Although such hard time constraints are rare with software, I think that artificially imposing them could help a lot. It would remove one variable from the project equation, and significantly reduce the complexity of the problem. The customers would surely appreciate having predictable release dates, since they could make long term plans for upgrades. I am sure that marketing and sales would love to have more predictability. Most programmers would object at first, probably, but that is where the other constraint comes into the play.
In addition to knowing ‘when’, we also knew ‘how much’. Each month, we had to publish 164 pages. If there was no time to complete some articles, we moved them to the next issue, and threw in a few items that were easier to do. But on the end, we had 164 pages. The marketing could not demand that we publish 170 pages one month (or 500, which would be more likely if our magazine was software). The programming equivalent of this constraint would be a fixed release scope. This ‘fixed scope’ does not imply specific features, just the quantitative customer perception. We had to deliver a fixed number of pages, in a generally defined structure, and that is what our readers and advertisers expected. In order to reach the deadline, we chose a mix of hard and easy features for each issue. Some were very important, some were there just to fill in the space. It was crucial to make each issue interesting to both readers and advertisers, so we spread important features throughout the issues.
Iterative delivery in publishing works because customer expectations are consistently met on a quantitative level. Hard repetitive deadlines and fixed scope reinforce each other: features are replaced to achieve deadlines, but rescheduling features is not a problem since everyone knows that the next delivery will also will be on time.
Quantitative scope can be defined in a similar way for software projects - for example, each release could include two important upgrades and twenty less important new features. If the releases were frequent enough, and reliable, I am sure that most clients would agree to have features delivered through that pipeline.
The scope limit also works in the other direction - if we had more than 164 pages prepared for a single issue, some features would be thrown out. They were stored in the famous ‘first-aid kit’ box, waiting to be published in the next issue. The first-aid kit saved us from unexpected problems. In programming terms, we had a write-buffer between the production and the release. The software equivalent would be to defer deploying features, keeping some for the rainy days. A certain pack of features would be delivered each month, and ‘first-aid kit’ items could be used to fill the gaps if the team was under-staffed or if some unexpected problems caused delays.

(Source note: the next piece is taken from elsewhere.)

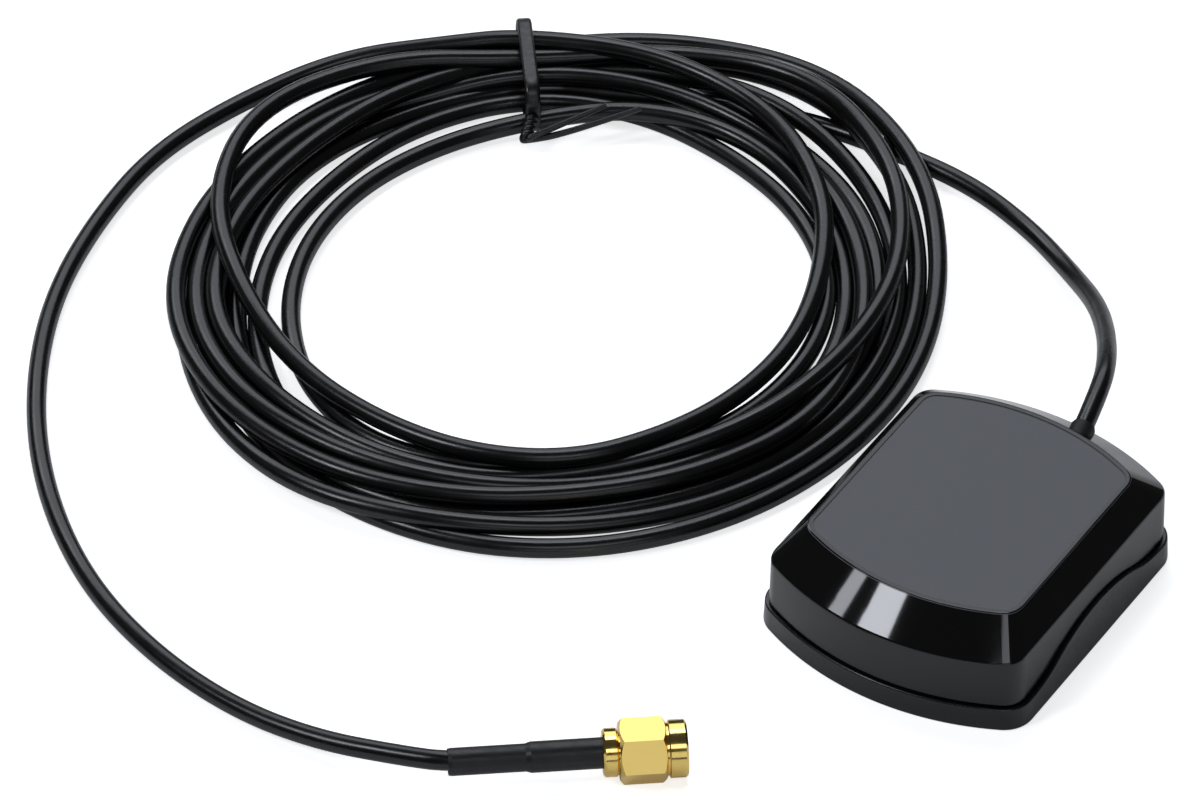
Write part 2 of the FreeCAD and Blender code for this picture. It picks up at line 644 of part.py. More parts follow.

The key is in reaching reliability and consistency - giving the customers, marketing, sales and management a feeling of what they can expect, and making that promise come true. From that viewpoint, it was much better to publish 164 pages two months in a row than to publish 200 pages one month, and only 128 in the next issue. Our customers, sales or marketing did not know when we exceeded the quota, nor when we borrowed from the first-aid kit. We delivered what we promised, and that was important.
All this can also be achieved in software - by moving away from software production into software publishing. Each iteration would include a mix of important and less-important features, and would be delivered on time, giving customers the perception of predictability and consistency.
Applying the publishing model turns the typical software production upside down - in most software processes, features determine the release schedule, and release plans are known up-front. Software publishing would start with the release schedule and quantitative scope - list of features would be derived from that. We did not even have a release plan until half-way through the iteration in the magazine. About two weeks before the deadline, we created the first version of the release plan by selecting features that were complete or could be completed in time. The plan would then serve to focus the efforts - features that were not immediately required would get postponed, and people working on those features would help to finish articles that were included in the plan. While most software plans are based on inter-dependencies of modules, publishing software introduces one additional goal - making each release interesting. Important features should be spread so that each customer could see every release as something that adds value.
Key principles for turning iterative development into software publishing are:
The publishing model does not imply any underlying way of working, since it is mostly concerned with deployment and releases. However, it would naturally fit iterative processes much better. Longer projects are more suitable for publishing than shorter ones, since longer project can be divided into a lot of sequential iterations. Dynamically scheduling features would require a relatively modular structure, but could also be applied to maintenance phases of a stable product.
The biggest challenge to the publishing model is cycle planning. As with any change, it will take some time for the new way or working to stabilise - in XP terms, to measure the velocity. After a few iterations, a good release cycle should emerge - and it will become clear how much work can be achieved in a cycle, when should the the release plan be created, what is the cut-off point for features, and how much time is required for polishing. It took us four months to estimate this properly in the magazine, and I guess that it will take at least that much for software.
The second big challenge will probably be enforcing fixed date and scope, since we are not used to thinking about projects in those terms. Typical software iterations are declared in terms of features and plans, with target date just as an estimate that could be easily changed. In the publishing model, target date and scope define an iteration - the exact list of features is less important. Hard deadline and hard scope limit are the focus points for the iteration - so it is very important to enforce them.
The third big challenge would be to find the appropriate driving force - the equivalent of magazine editors. The responsibilities of a typical editor are divided in the software world among various senior positions. This article is already too big, so I will leave the topic of editors and their responsibilities for some other time.
Instead of specifying the list of features and then struggling to hit the date, software publishing would work by specifying the date and quantity and then trying to reach the features. Predictability in terms of when and how much will be released would be built into the release process. I expect that moving closer to the publishing model could significantly improve the way we deliver software on longer projects. Achieving predictability and consistency should allow us to make more reliable long term plans. Having fixed scope and delivery dates should serve as a good negotiation platform between programmers, project managers, sales and management. Spreading key features throughout iterations will give the customers a perception that they are getting something important with each release. Combined with a reliable delivery sequence, that should make our customers more satisfied and make negotiations about last-minute features much easier, since they will know that the next delivery can be reliably expected. It should also allow easier release planning, and internal resource scheduling.
I have used the ‘write-buffer’ on several longer projects over the last two years, with very good results, but have never thought of the whole release process in publishing terms. Of course, as Snepscheut put it, ‘In theory, there is no difference between theory and practice. But, in practice, there is’. This publishing paradigm may sound nice on paper (or on the screen), but it will take a few published projects to actually prove that it works. The idea sounds very promising, so I plan to test this model and see if it will live up to the promises.